The duo hosted a talk at the White House Wednesday with 30 youth mental health activists and the U.S. Surgeon General as part of the new Mental Health Youth Action Forum
At first after suffering from severe anxiety, depression, a mental breakdown that lead to a hospitalization and a diagnosis of bipolar disorder, Selena Gomez avoided talking about it.
But that was temporary, and she’s since become very candid about her journey. And at the White House Wednesday, she teamed up with First Lady Jill Biden to encourage other young people try to do the same.
“I heard a phrase recently that I really like: the mentionable becomes manageable,” the 29-year-old singer and actress said as she sat with Biden, U.S. Surgeon General Vivek Murthy, M.D., and 30 youth mental health advocates for a 45 minute chat as part of the inaugural Mental Health Youth Action Forum.
“I felt like once I found out what was going on mentally I found there was more freedom for me to be ok with what I had because I was learning about it,” she continued, “and talking about your own journey helps.”
“It is a topic that should be talked about freely,” she said, “without shame.”
One that needs more attention. Last December, the Surgeon General’s office issued a rare public advisory warning that “young people have shown alarming increases” in mental health issues, including depression, anxiety, and suicidal thoughts and attempts — and calling it a “youth mental health crisis” further exacerbated by the pandemic and still felt.

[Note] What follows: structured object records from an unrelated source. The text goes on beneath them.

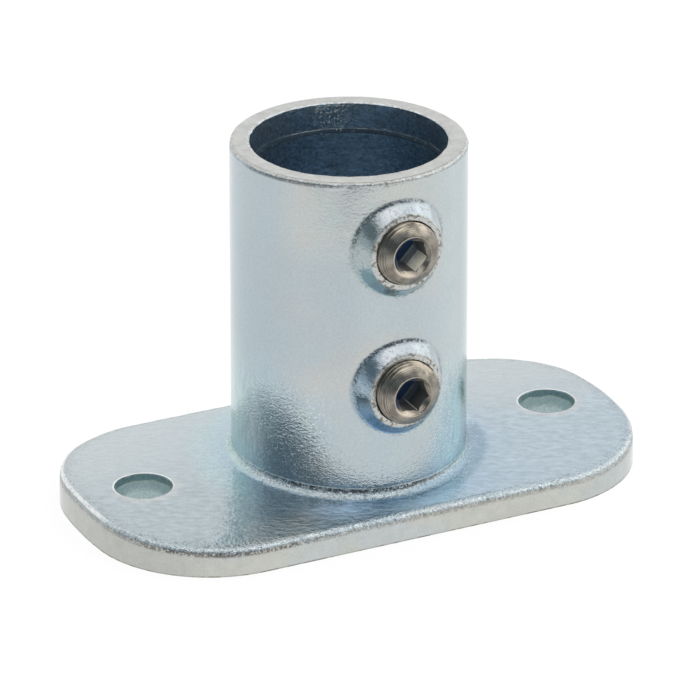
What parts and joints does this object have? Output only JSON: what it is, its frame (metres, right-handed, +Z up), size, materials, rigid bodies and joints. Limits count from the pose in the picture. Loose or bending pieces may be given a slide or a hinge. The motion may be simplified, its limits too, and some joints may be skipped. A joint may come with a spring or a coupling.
{
  "type": "tube clamp base flange",
  "caption": "Cast iron floor flange whose upright socket takes a 48.3 mm scaffold tube and clamps it with two set screws.",
  "frame": {"origin": "on the socket's axis at the underside of the plate", "axes": "+Z up the socket, +X along the plate through both fixing holes, set screws on the -Y side"},
  "size_m": [0.153, 0.0816, 0.0953],
  "materials": {
    "casting": "bright zinc plate over a fine cast skin",
    "screw": "plain steel, semi gloss"
  },
  "bodies": {
    "flange": {"flange_casting": "casting"},
    "upper_screw": {"set_screw_upper": "screw"},
    "lower_screw": {"set_screw_lower": "screw"}
  },
  "joints": [
    {"name": "upper_screw_travel", "type": "slide", "parent": "flange", "child": "upper_screw", "axis": [0, 1, 0], "range_m": [-0.005, 0.003]},
    {"name": "lower_screw_travel", "type": "slide", "parent": "flange", "child": "lower_screw", "axis": [0, 1, 0], "range_m": [-0.00415, 0.00385]}
  ]
}
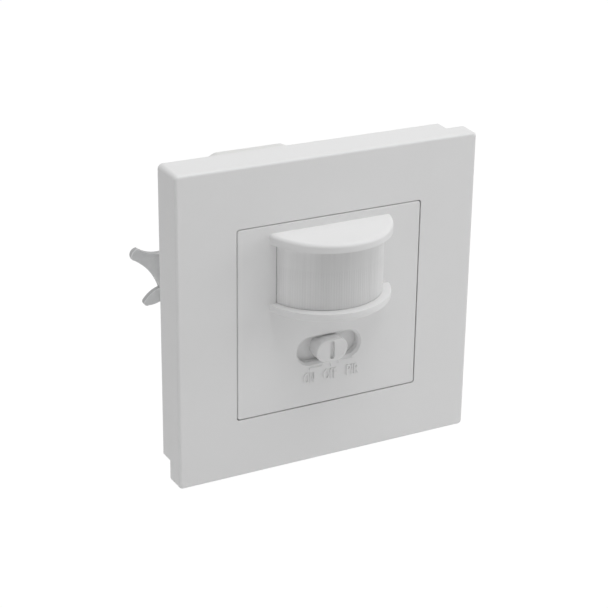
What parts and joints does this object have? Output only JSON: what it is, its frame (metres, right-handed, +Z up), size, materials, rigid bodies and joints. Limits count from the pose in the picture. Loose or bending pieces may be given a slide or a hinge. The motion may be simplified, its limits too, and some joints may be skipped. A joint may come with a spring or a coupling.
{
  "type": "motion sensor light switch",
  "caption": "Square flush wall switch with a hooded motion-sensor window above a small oval slide knob, on a round-box rear housing with screw-drawn claws.",
  "frame": {"origin": "on the wall plane, midway between the two box screws", "axes": "-Y points out of the wall to the room, +Z up, +X to the viewer's right"},
  "size_m": [0.082, 0.0611, 0.082],
  "materials": {
    "white_cover": "fine satin",
    "milky_lens": "milky, finely ribbed",
    "black_plastic": "moulded",
    "pale_housing": "moulded, matt",
    "zinc_steel": "zinc plated",
    "board": "solder-mask lacquer",
    "tin_can": "tinned",
    "dark_glass": "filter glass",
    "clear_dome": "clear",
    "trimmer_blue": "moulded",
    "white_nylon": "moulded",
    "relay_case": "moulded",
    "film_cap": "moulded",
    "capacitor_sleeve": "shrunk sleeve",
    "varistor_blue": "dipped lacquer",
    "fuse_body": "glazed tube",
    "resistor_body": "lacquered",
    "copper_wire": "enamelled winding",
    "gold_pin": "plated",
    "terminal_plastic": "moulded",
    "brass": "bare"
  },
  "bodies": {
    "body": {"cover_frame": "white_cover", "centre_plate": "white_cover", "fresnel_lens": "milky_lens", "slide_switch_body": "black_plastic", "sensor_board": "board", "pir_sensor_can": "tin_can", "pir_sensor_window": "dark_glass", "pir_sensor_base": "tin_can", "light_sensor": "clear_dome", "time_trimmer_body": "trimmer_blue", "light_trimmer_body": "trimmer_blue", "base_plate": "pale_housing", "mounting_yoke": "zinc_steel", "housing_screws": "zinc_steel", "rear_housing": "pale_housing", "power_board": "board", "relay": "relay_case", "mains_capacitor": "film_cap", "smoothing_capacitors": "capacitor_sleeve", "varistor": "varistor_blue", "fuse": "fuse_body", "rectifier_diodes": "black_plastic", "dropper_resistors": "resistor_body", "suppression_coil": "copper_wire", "board_screws": "zinc_steel", "board_connector_body": "black_plastic", "board_connector_pins": "gold_pin", "terminal_block": "terminal_plastic", "terminal_bars": "brass"},
    "knob": {"slide_knob": "white_cover", "slide_switch_lever": "black_plastic"},
    "time_rotor": {"time_trimmer_rotor": "white_nylon"},
    "light_rotor": {"light_trimmer_rotor": "white_nylon"},
    "left_claw_screw": {"claw_screw_left": "zinc_steel"},
    "left_claw": {"claw_left": "zinc_steel"},
    "right_claw_screw": {"claw_screw_right": "zinc_steel"},
    "right_claw": {"claw_right": "zinc_steel"},
    "screw_1": {"terminal_screw_1": "zinc_steel"},
    "cage_1": {"terminal_cage_1": "brass"},
    "screw_2": {"terminal_screw_2": "zinc_steel"},
    "cage_2": {"terminal_cage_2": "brass"},
    "screw_3": {"terminal_screw_3": "zinc_steel"},
    "cage_3": {"terminal_cage_3": "brass"}
  },
  "joints": [
    {"name": "knob_slide", "type": "slide", "parent": "body", "child": "knob", "axis": [1, 0, 0], "range_m": [-0.004, 0.004]},
    {"name": "time_trimmer_turn", "type": "hinge", "parent": "body", "child": "time_rotor", "pos_m": [-0.012, -0.0056, -0.0182], "axis": [0, 1, 0], "range_deg": [-135, 135]},
    {"name": "light_trimmer_turn", "type": "hinge", "parent": "body", "child": "light_rotor", "pos_m": [0.012, -0.0056, -0.0182], "axis": [0, 1, 0], "range_deg": [-135, 135]},
    {"name": "left_claw_screw_turn", "type": "hinge", "parent": "body", "child": "left_claw_screw", "pos_m": [-0.02626, 0, 0], "axis": [0, 1, 0], "range_deg": [0, 5400]},
    {"name": "left_claw_draw", "type": "slide", "parent": "body", "child": "left_claw", "axis": [0, -1, 0], "range_m": [0, 0.009]},
    {"name": "right_claw_screw_turn", "type": "hinge", "parent": "body", "child": "right_claw_screw", "pos_m": [0.02626, 0, 0], "axis": [0, 1, 0], "range_deg": [0, 5400]},
    {"name": "right_claw_draw", "type": "slide", "parent": "body", "child": "right_claw", "axis": [0, -1, 0], "range_m": [0, 0.009]},
    {"name": "screw_1_turn", "type": "hinge", "parent": "body", "child": "screw_1", "pos_m": [-0.007, 0.029, -0.0263], "axis": [0, 0, 1], "range_deg": [0, 1584]},
    {"name": "cage_1_lift", "type": "slide", "parent": "body", "child": "cage_1", "axis": [0, 0, -1], "range_m": [0, 0.0022]},
    {"name": "screw_2_turn", "type": "hinge", "parent": "body", "child": "screw_2", "pos_m": [0, 0.029, -0.0263], "axis": [0, 0, 1], "range_deg": [0, 1584]},
    {"name": "cage_2_lift", "type": "slide", "parent": "body", "child": "cage_2", "axis": [0, 0, -1], "range_m": [0, 0.0022]},
    {"name": "screw_3_turn", "type": "hinge", "parent": "body", "child": "screw_3", "pos_m": [0.007, 0.029, -0.0263], "axis": [0, 0, 1], "range_deg": [0, 1584]},
    {"name": "cage_3_lift", "type": "slide", "parent": "body", "child": "cage_3", "axis": [0, 0, -1], "range_m": [0, 0.0022]}
  ],
  "couplings": [
    {"joint": "left_claw_screw_turn", "follows": "left_claw_draw", "rad_per_m": 10472},
    {"joint": "right_claw_screw_turn", "follows": "right_claw_draw", "rad_per_m": 10472},
    {"joint": "screw_1_turn", "follows": "cage_1_lift", "rad_per_m": 12566},
    {"joint": "screw_2_turn", "follows": "cage_2_lift", "rad_per_m": 12566},
    {"joint": "screw_3_turn", "follows": "cage_3_lift", "rad_per_m": 12566}
  ]
}
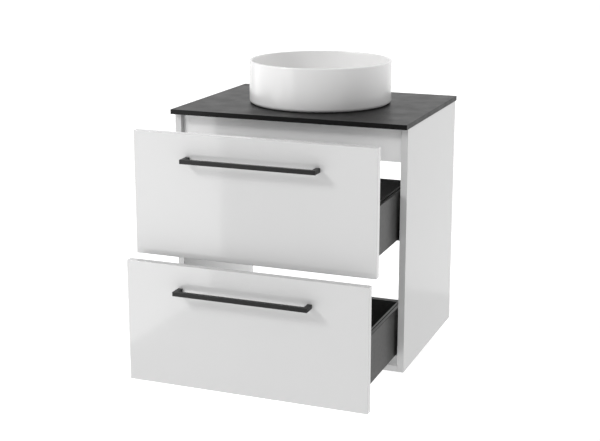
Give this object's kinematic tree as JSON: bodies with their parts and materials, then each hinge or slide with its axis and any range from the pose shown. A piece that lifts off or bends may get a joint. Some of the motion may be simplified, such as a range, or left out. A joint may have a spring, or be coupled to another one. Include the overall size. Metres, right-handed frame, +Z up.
{
  "type": "vessel sink on vanity",
  "caption": "Wall-hung bathroom vanity: gloss white cabinet, drawers on full-extension runners with bar handles, black worktop and round ceramic vessel basin with push-down waste plug.",
  "frame": {"origin": "centre of the hanging rail's back face, on the wall plane, midway between the cabinet sides", "axes": "+Z up, +Y into the wall, drawer fronts facing -Y, +X to the right of a person facing the fronts"},
  "size_m": [0.606, 0.7422, 0.7204],
  "materials": {
    "gloss_white": "high-gloss white lacquer on board",
    "black_worktop": "satin black laminate",
    "glazed_ceramic": "white glaze",
    "black_handle": "satin black powder coat",
    "anthracite_steel": "satin anthracite powder coat",
    "dark_board": "dark grey laminated board",
    "cast_zinc": "plain zinc",
    "galvanised_steel": "zinc-plated",
    "black_rubber": "matt",
    "chrome": "polished"
  },
  "bodies": {
    "cabinet": {"side_panel_left": "gloss_white", "side_panel_right": "gloss_white", "bottom_panel": "gloss_white", "front_rail": "gloss_white", "hanging_rail": "gloss_white", "hanger_left": "cast_zinc", "hanger_right": "cast_zinc", "worktop": "black_worktop", "basin": "glazed_ceramic", "waste_body": "chrome", "waste_top_seal": "black_rubber", "waste_under_seal": "black_rubber", "waste_nut": "chrome", "upper_runner_fixed_left": "galvanised_steel", "upper_runner_fixed_right": "galvanised_steel", "lower_runner_fixed_left": "galvanised_steel", "lower_runner_fixed_right": "galvanised_steel"},
    "upper_drawer": {"upper_front": "gloss_white", "upper_handle": "black_handle", "upper_handle_screw_left": "galvanised_steel", "upper_handle_screw_right": "galvanised_steel", "upper_box_bottom": "dark_board", "upper_box_back": "dark_board", "upper_box_side_left": "anthracite_steel", "upper_box_side_right": "anthracite_steel", "upper_bracket_left": "cast_zinc", "upper_bracket_right": "cast_zinc", "upper_runner_sliding_left": "galvanised_steel", "upper_runner_sliding_right": "galvanised_steel"},
    "upper_middle_left": {"upper_runner_middle_left": "galvanised_steel"},
    "upper_middle_right": {"upper_runner_middle_right": "galvanised_steel"},
    "lower_drawer": {"lower_front": "gloss_white", "lower_handle": "black_handle", "lower_handle_screw_left": "galvanised_steel", "lower_handle_screw_right": "galvanised_steel", "lower_box_bottom": "dark_board", "lower_box_back": "dark_board", "lower_box_side_left": "anthracite_steel", "lower_box_side_right": "anthracite_steel", "lower_bracket_left": "cast_zinc", "lower_bracket_right": "cast_zinc", "lower_runner_sliding_left": "galvanised_steel", "lower_runner_sliding_right": "galvanised_steel"},
    "lower_middle_left": {"lower_runner_middle_left": "galvanised_steel"},
    "lower_middle_right": {"lower_runner_middle_right": "galvanised_steel"},
    "plug": {"waste_plug": "chrome"}
  },
  "joints": [
    {"name": "upper_drawer_slide", "type": "slide", "parent": "cabinet", "child": "upper_drawer", "axis": [0, -1, 0], "range_m": [-0.2, 0.12]},
    {"name": "upper_middle_left_slide", "type": "slide", "parent": "cabinet", "child": "upper_middle_left", "axis": [0, -1, 0], "range_m": [-0.1, 0.06]},
    {"name": "upper_middle_right_slide", "type": "slide", "parent": "cabinet", "child": "upper_middle_right", "axis": [0, -1, 0], "range_m": [-0.1, 0.06]},
    {"name": "lower_drawer_slide", "type": "slide", "parent": "cabinet", "child": "lower_drawer", "axis": [0, -1, 0], "range_m": [-0.25, 0.07]},
    {"name": "lower_middle_left_slide", "type": "slide", "parent": "cabinet", "child": "lower_middle_left", "axis": [0, -1, 0], "range_m": [-0.125, 0.035]},
    {"name": "lower_middle_right_slide", "type": "slide", "parent": "cabinet", "child": "lower_middle_right", "axis": [0, -1, 0], "range_m": [-0.125, 0.035]},
    {"name": "plug_slide", "type": "slide", "parent": "cabinet", "child": "plug", "axis": [0, 0, 1], "range_m": [0, 0.008]}
  ],
  "couplings": [
    {"joint": "upper_middle_left_slide", "follows": "upper_drawer_slide", "ratio": 0.5},
    {"joint": "upper_middle_right_slide", "follows": "upper_drawer_slide", "ratio": 0.5},
    {"joint": "lower_middle_left_slide", "follows": "lower_drawer_slide", "ratio": 0.5},
    {"joint": "lower_middle_right_slide", "follows": "lower_drawer_slide", "ratio": 0.5}
  ]
}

“You know, our world doesn’t feel so small and dark any longer,” Biden said to the group. “We’re recovering every single day, but recovery isn’t always the same as healing. And sometimes the darkness is inside of us too.”
“You know the isolation, the anxiety, and, yes, the grief,” she said, “they are wounds that sometimes go unseen, too often cloaked in secrecy and shame.”
“The darkness inside of us can feel heavy at times,” Biden continued. ” But we can share the weight of it together, and we can help bring those feelings and experiences into the light.”
The first lady noted that Thursday is Mental Health Action Day, and hoped that “this conversation continues,” she said, “that this is not a one time thing, this is something we need to work on, especially after the pandemic.”